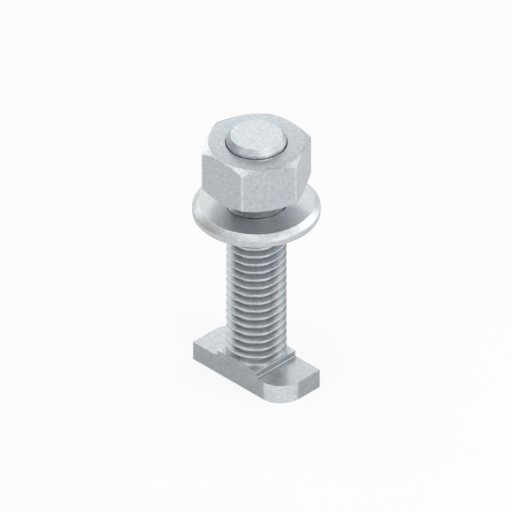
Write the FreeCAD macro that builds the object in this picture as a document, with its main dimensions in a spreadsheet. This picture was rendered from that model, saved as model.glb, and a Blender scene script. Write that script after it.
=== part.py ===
# T slot bolt with its plain washer and hexagon nut, M8 x 1.25, right hand
import FreeCAD, Part
import os
import Sketcher
from math import ceil, floor

os.makedirs("parts", exist_ok=True)
doc = FreeCAD.newDocument("TSlotBolt")

# Driving dimensions in millimetres: name, value, what it is
driving_dimensions = [
    ("headLength", 16.4, "hammer head from tip to tip, along X"),
    ("headWidth", 7.3, "hammer head across, along Y"),
    ("wingThickness", 2.8, "the two wings that grip under the lips of the slot"),
    ("platformLength", 7.3, "raised middle that stands between the lips, along X"),
    ("platformRise", 0.9, "height of the raised middle over the wings"),
    ("stepFillet", 0.4, "forged radius at the foot of the raised middle"),
    ("turningRadius", 3.4, "two opposite corners, round so that the head turns in its slot"),
    ("shankRadius", 4.0, "over the thread crests"),
    ("shankLength", 34.85, "from the raised middle to the end"),
    ("threadPitch", 1.25, "climb of the right-hand thread in one turn"),
    ("threadDepth", 0.40, "from crest to root, a light version of the rolled thread's 0.77"),
    ("threadPhase", 0.486, "height of a crest on the +X side over the head's base, less whole pitches"),
    ("footTaper", 0.4, "run-in of the first thread where it meets the head"),
    ("endChamferDepth", 0.75, "lead-in at the end, along the shank"),
    ("endChamferInset", 0.53, "lead-in at the end, across the shank"),
    ("washerRadius", 8.5, "washer, outside"),
    ("washerThickness", 1.6, "washer"),
    ("washerBevel", 0.8, "bevel on the washer's upper edge"),
    ("washerPlay", 0.2, "radial room of the washer round the shank"),
    ("nutAcrossFlats", 13.0, "spanner size"),
    ("nutThickness", 6.8, "hexagon nut"),
    ("nutCrownRadius", 6.4, "circle where the corner chamfer meets the nut's end face"),
    ("nutChamferAngle", 30.0, "slope of the corner chamfer, in degrees"),
    ("nutCountersink", 0.12, "bevel at both mouths of the nut's hole"),
    ("threadPlay", 0.05, "radial room of the nut over the thread crests"),
    ("endStandout", 1.15, "height of the shank's end over the nut"),
    ("washerDrop", 2.75, "gap from the nut down to the loose washer"),
]

size = {name: value for name, value, _ in driving_dimensions}

sheet = doc.addObject("Spreadsheet::Sheet", "Sizes")
for row, (name, value, meaning) in enumerate(driving_dimensions, start=1):
    sheet.set(f"A{row}", meaning)
    sheet.set(f"B{row}", str(value))
    sheet.setAlias(f"B{row}", name)
doc.recompute()

# Heights over the head's base that more than one feature uses
platform_top = "(Sizes.wingThickness + Sizes.platformRise)"
shank_end = f"({platform_top} + Sizes.shankLength)"
nut_underside = f"({shank_end} - Sizes.endStandout - Sizes.nutThickness)"
washer_underside = f"({nut_underside} - Sizes.washerDrop - Sizes.washerThickness)"


def new_body(label, height="0"):
    """A body that stands at a height over the head's base."""
    body = doc.addObject("PartDesign::Body", label)
    body.Label = label
    body.setExpression("Placement.Base.z", height)
    return body


def new_sketch(body, name, plane_role):
    """A sketch on one of the body's own origin planes."""
    sketch = body.newObject("Sketcher::SketchObject", name)
    plane = next(feature for feature in body.Origin.OriginFeatures if feature.Role == plane_role)
    sketch.AttachmentSupport = [(plane, "")]
    sketch.MapMode = "FlatFace"
    return sketch


def hold_corner(sketch, edge, direction, distance):
    """Hold an edge's start at a distance from the sketch's origin, or on its axis."""
    if distance == "0":
        axis = -2 if direction == "DistanceX" else -1
        sketch.addConstraint(Sketcher.Constraint("PointOnObject", edge, 1, axis))
    else:
        held = sketch.addConstraint(Sketcher.Constraint(direction, -1, 1, edge, 1, 1.0))
        sketch.setExpression(f"Constraints[{held}]", distance)


def draw_outline(sketch, corners):
    """A closed outline of straight edges, whose corners are pairs of expressions."""
    first = sketch.GeometryCount
    count = len(corners)
    # rough places only: the constraints pull each corner to its own
    rough = [FreeCAD.Vector(i, i * i, 0) for i in range(count)]
    for i in range(count):
        sketch.addGeometry(Part.LineSegment(rough[i], rough[(i + 1) % count]), False)
    for i in range(count):
        following = first + (i + 1) % count
        sketch.addConstraint(Sketcher.Constraint("Coincident", first + i, 2, following, 1))
    for i, (across, up) in enumerate(corners):
        hold_corner(sketch, first + i, "DistanceX", across)
        hold_corner(sketch, first + i, "DistanceY", up)


def draw_rectangle(sketch, length, width):
    """A rectangle centred on the sketch's origin."""
    draw_outline(sketch, [
        (f"-{length} / 2", f"-{width} / 2"),
        (f"{length} / 2", f"-{width} / 2"),
        (f"{length} / 2", f"{width} / 2"),
        (f"-{length} / 2", f"{width} / 2"),
    ])


def pad(body, name, sketch, height):
    feature = body.newObject("PartDesign::Pad", name)
    feature.Profile = sketch
    feature.setExpression("Length", height)
    doc.recompute()


def full_turn(body, kind, name, sketch):
    """A Revolution or a Groove about the sketch's upright axis."""
    feature = body.newObject(f"PartDesign::{kind}", name)
    feature.Profile = sketch
    feature.ReferenceAxis = (sketch, ["V_Axis"])
    feature.Angle = 360
    uncut = body.Shape.Volume if kind == "Groove" else float("inf")
    doc.recompute()
    if feature.Shape.Volume >= uncut:
        raise RuntimeError(f"{name} cuts nothing")


def round_edges(body, name, radius, wanted):
    """Fillet the edges of the body's present solid whose middle and direction pass the test."""
    base = body.Tip
    chosen = []
    for number, edge in enumerate(base.Shape.Edges, start=1):
        middle = (edge.FirstParameter + edge.LastParameter) / 2
        if wanted(edge.valueAt(middle), edge.tangentAt(middle)):
            chosen.append(f"Edge{number}")
    feature = body.newObject("PartDesign::Fillet", name)
    feature.Base = (base, chosen)
    feature.setExpression("Radius", radius)
    doc.recompute()


def thread_helix(radius, height):
    """One turn of a right-hand helix that starts on the +X side."""
    edge = Part.makeHelix(size["threadPitch"], size["threadPitch"], radius).Edges[0]
    edge.Placement.Base.z = height
    return edge


def make_threaded_rod(low, high):
    """A rod that is threaded past both heights, with two ruled flanks in each turn."""
    pitch, crest, phase = size["threadPitch"], size["shankRadius"], size["threadPhase"]
    root = crest - size["threadDepth"]
    turns = ceil((high - low) / pitch) + 3
    start = phase + (floor((low - phase) / pitch) - 1.5) * pitch
    roots = [thread_helix(root, start + turn * pitch) for turn in range(turns + 1)]
    crests = [thread_helix(crest, start + (turn + 0.5) * pitch) for turn in range(turns)]
    faces = []
    for turn in range(turns):
        faces.append(Part.makeRuledSurface(roots[turn], crests[turn]))
        faces.append(Part.makeRuledSurface(crests[turn], roots[turn + 1]))
    # each end is a spiral ramp down to the axis and an upright face on the +X side
    for end in (roots[0], roots[-1]):
        foot = end.Placement.Base.z
        axis = Part.makeLine(FreeCAD.Vector(0, 0, foot), FreeCAD.Vector(0, 0, foot + pitch))
        faces.append(Part.makeRuledSurface(axis, end))
        profile = [(0, 0), (root, 0), (crest, pitch / 2), (root, pitch), (0, pitch), (0, 0)]
        faces.append(Part.Face(Part.makePolygon([FreeCAD.Vector(x, 0, foot + z) for x, z in profile])))
    skin = Part.makeCompound(faces)
    skin.sewShape()
    rod = doc.addObject("Part::Feature", "ThreadedRod")
    rod.Shape = Part.makeSolid(skin.Shells[0])
    return rod


def make_bolt():
    """Hammer head and shank, forged and rolled as one piece."""
    body = new_body("t_bolt")
    foot = size["wingThickness"] + size["platformRise"]
    body.BaseFeature = make_threaded_rod(foot, foot + size["shankLength"])
    doc.recompute()

    clear = "(Sizes.shankRadius + 1)"
    spare = "4 * Sizes.threadPitch"
    section = new_sketch(body, "ShankEndsSection", "XZ_Plane")
    draw_outline(section, [
        ("0", shank_end),
        ("Sizes.shankRadius - Sizes.endChamferInset", shank_end),
        (clear, f"{shank_end} - Sizes.endChamferDepth * (1 + 1 / Sizes.endChamferInset)"),
        (clear, f"{shank_end} + {spare}"),
        ("0", f"{shank_end} + {spare}"),
    ])
    draw_outline(section, [
        ("0", platform_top),
        ("Sizes.shankRadius - Sizes.footTaper", platform_top),
        (clear, f"{platform_top} + Sizes.footTaper + 1"),
        (clear, f"{platform_top} - {spare}"),
        ("0", f"{platform_top} - {spare}"),
    ])
    full_turn(body, "Groove", "ShankEnds", section)

    slab = new_sketch(body, "WingOutline", "XY_Plane")
    draw_rectangle(slab, "Sizes.headLength", "Sizes.headWidth")
    pad(body, "Wings", slab, "Sizes.wingThickness")
    # the corners that lead when the head is turned a quarter turn clockwise in its slot
    round_edges(body, "TurningCorners", "Sizes.turningRadius",
                lambda point, along: abs(along.z) > 0.9 and point.x * point.y < 0)

    middle = new_sketch(body, "PlatformOutline", "XY_Plane")
    draw_rectangle(middle, "Sizes.platformLength", "Sizes.headWidth")
    pad(body, "Platform", middle, platform_top)
    round_edges(body, "StepFillets", "Sizes.stepFillet",
                lambda point, along: abs(along.y) > 0.9
                and abs(abs(point.x) - size["platformLength"] / 2) < 0.01
                and abs(point.z - size["wingThickness"]) < 0.01)
    return body


def make_washer():
    """Turned washer, bevelled on its upper edge."""
    body = new_body("flat_washer", washer_underside)
    section = new_sketch(body, "WasherSection", "XZ_Plane")
    draw_outline(section, [
        ("Sizes.shankRadius + Sizes.washerPlay", "0"),
        ("Sizes.washerRadius", "0"),
        ("Sizes.washerRadius", "Sizes.washerThickness - Sizes.washerBevel"),
        ("Sizes.washerRadius - Sizes.washerBevel", "Sizes.washerThickness"),
        ("Sizes.shankRadius + Sizes.washerPlay", "Sizes.washerThickness"),
    ])
    full_turn(body, "Revolution", "Ring", section)
    return body


def make_nut():
    """Hexagon nut, with a corner on the X axis and both end faces chamfered."""
    body = new_body("hex_nut", nut_underside)

    hexagon = new_sketch(body, "HexagonOutline", "XY_Plane")
    corner = "Sizes.nutAcrossFlats / sqrt(3)"
    half_flats = "Sizes.nutAcrossFlats / 2"
    draw_outline(hexagon, [
        (corner, "0"),
        (f"{corner} / 2", half_flats),
        (f"-{corner} / 2", half_flats),
        (f"-{corner}", "0"),
        (f"-{corner} / 2", f"-{half_flats}"),
        (f"{corner} / 2", f"-{half_flats}"),
    ])
    pad(body, "Hexagon", hexagon, "Sizes.nutThickness")

    beyond = "(Sizes.nutAcrossFlats / sqrt(3) + 1)"
    fall = f"({beyond} - Sizes.nutCrownRadius) * tan(Sizes.nutChamferAngle * 1 deg)"
    chamfers = new_sketch(body, "CornerChamferSection", "XZ_Plane")
    draw_outline(chamfers, [
        ("Sizes.nutCrownRadius", "Sizes.nutThickness"),
        (beyond, "Sizes.nutThickness"),
        (beyond, f"Sizes.nutThickness - {fall}"),
    ])
    draw_outline(chamfers, [
        ("Sizes.nutCrownRadius", "0"),
        (beyond, "0"),
        (beyond, fall),
    ])
    full_turn(body, "Groove", "CornerChamfers", chamfers)

    hole = new_sketch(body, "HoleSection", "XZ_Plane")
    bore = "Sizes.shankRadius + Sizes.threadPlay"
    draw_outline(hole, [
        ("0", "0"),
        (f"{bore} + Sizes.nutCountersink", "0"),
        (bore, "Sizes.nutCountersink"),
        (bore, "Sizes.nutThickness - Sizes.nutCountersink"),
        (f"{bore} + Sizes.nutCountersink", "Sizes.nutThickness"),
        ("0", "Sizes.nutThickness"),
    ])
    full_turn(body, "Groove", "ThreadHole", hole)
    return body


pieces = [make_bolt(), make_washer(), make_nut()]
doc.recompute()

for feature in doc.Objects:
    if "Invalid" in feature.State or "Error" in feature.State:
        raise RuntimeError(f"{feature.Name} failed: {feature.State}")

for piece in pieces:
    solid = piece.Shape
    if solid.isNull() or not solid.isValid() or len(solid.Solids) != 1:
        raise RuntimeError(f"{piece.Label} isn't one valid solid")
    solid.exportStep(f"parts/{piece.Label}.step")
    heights = [vertex.Z for vertex in solid.Vertexes]
    low, high = min(heights), max(heights)
    print(f"{piece.Label}: {solid.Volume:.1f} mm3, from {low:.2f} to {high:.2f} mm up")
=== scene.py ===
# T slot bolt with its washer and nut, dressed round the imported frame
from math import cos, pi, radians, sin, sqrt, tan

import bmesh
import bpy
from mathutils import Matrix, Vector


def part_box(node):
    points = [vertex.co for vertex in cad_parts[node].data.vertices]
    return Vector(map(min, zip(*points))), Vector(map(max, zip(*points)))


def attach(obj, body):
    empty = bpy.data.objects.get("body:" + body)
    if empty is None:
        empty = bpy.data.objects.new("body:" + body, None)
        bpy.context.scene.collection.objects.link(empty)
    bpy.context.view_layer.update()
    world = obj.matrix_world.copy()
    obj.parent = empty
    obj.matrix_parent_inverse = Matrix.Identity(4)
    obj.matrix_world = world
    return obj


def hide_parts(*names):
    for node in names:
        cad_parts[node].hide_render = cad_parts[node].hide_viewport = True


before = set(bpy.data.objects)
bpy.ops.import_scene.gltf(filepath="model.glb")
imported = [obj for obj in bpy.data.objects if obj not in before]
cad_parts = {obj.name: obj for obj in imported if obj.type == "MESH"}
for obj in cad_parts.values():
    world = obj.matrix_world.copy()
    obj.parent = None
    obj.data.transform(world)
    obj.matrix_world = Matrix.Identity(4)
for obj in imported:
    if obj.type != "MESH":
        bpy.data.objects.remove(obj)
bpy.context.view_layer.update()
mm = 0.001      # sizes are in millimetres, and angles in degrees
spare = 1.0     # how far a cutting shape reaches past the piece


def boxOf(node):
    # a node's lowest and highest corners at rest, in millimetres
    return [[round(value / mm, 3) for value in corner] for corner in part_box(node)]


def newObject(name, data):
    obj = bpy.data.objects.new(name, data)
    bpy.context.scene.collection.objects.link(obj)
    return obj


def soften(corners, radii, steps=4):
    # a closed outline with some of its corners made round
    outline = []
    for i, corner in enumerate(corners):
        radius = radii.get(i, 0)
        here = Vector(corner)
        if not radius:
            outline.append(here)
            continue
        before = (Vector(corners[i - 1]) - here).normalized()
        after = (Vector(corners[(i + 1) % len(corners)]) - here).normalized()
        half = before.angle(after) / 2
        centre = here + (before + after).normalized() * radius / sin(half)
        start = here + before * radius / tan(half) - centre
        end = here + after * radius / tan(half) - centre
        turn = start.angle_signed(end)
        for step in range(steps + 1):
            angle = -turn * step / steps
            outline.append(centre + Vector((start.x * cos(angle) - start.y * sin(angle),
                                            start.x * sin(angle) + start.y * cos(angle))))
    return outline


def finishMesh(name, form):
    # turns the faces outward and makes an object of them
    bmesh.ops.recalc_face_normals(form, faces=form.faces)
    mesh = bpy.data.meshes.new(name)
    form.to_mesh(mesh)
    form.free()
    return newObject(name, mesh)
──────
» GOAL OF THE EXERCISE:
Reproduce the lines exactly, taking as the first line the one with "pieces = [make_bolt(), make_washer(), make_nut()]" and as the last line the one with "bpy.data.objects.remove(obj)", and include nothing else.

» SOLUTION TO THIS PROBLEM:
pieces = [make_bolt(), make_washer(), make_nut()]
doc.recompute()

for feature in doc.Objects:
    if "Invalid" in feature.State or "Error" in feature.State:
        raise RuntimeError(f"{feature.Name} failed: {feature.State}")

for piece in pieces:
    solid = piece.Shape
    if solid.isNull() or not solid.isValid() or len(solid.Solids) != 1:
        raise RuntimeError(f"{piece.Label} isn't one valid solid")
    solid.exportStep(f"parts/{piece.Label}.step")
    heights = [vertex.Z for vertex in solid.Vertexes]
    low, high = min(heights), max(heights)
    print(f"{piece.Label}: {solid.Volume:.1f} mm3, from {low:.2f} to {high:.2f} mm up")
=== scene.py ===
# T slot bolt with its washer and nut, dressed round the imported frame
from math import cos, pi, radians, sin, sqrt, tan

import bmesh
import bpy
from mathutils import Matrix, Vector


def part_box(node):
    points = [vertex.co for vertex in cad_parts[node].data.vertices]
    return Vector(map(min, zip(*points))), Vector(map(max, zip(*points)))


def attach(obj, body):
    empty = bpy.data.objects.get("body:" + body)
    if empty is None:
        empty = bpy.data.objects.new("body:" + body, None)
        bpy.context.scene.collection.objects.link(empty)
    bpy.context.view_layer.update()
    world = obj.matrix_world.copy()
    obj.parent = empty
    obj.matrix_parent_inverse = Matrix.Identity(4)
    obj.matrix_world = world
    return obj


def hide_parts(*names):
    for node in names:
        cad_parts[node].hide_render = cad_parts[node].hide_viewport = True


before = set(bpy.data.objects)
bpy.ops.import_scene.gltf(filepath="model.glb")
imported = [obj for obj in bpy.data.objects if obj not in before]
cad_parts = {obj.name: obj for obj in imported if obj.type == "MESH"}
for obj in cad_parts.values():
    world = obj.matrix_world.copy()
    obj.parent = None
    obj.data.transform(world)
    obj.matrix_world = Matrix.Identity(4)
for obj in imported:
    if obj.type != "MESH":
        bpy.data.objects.remove(obj)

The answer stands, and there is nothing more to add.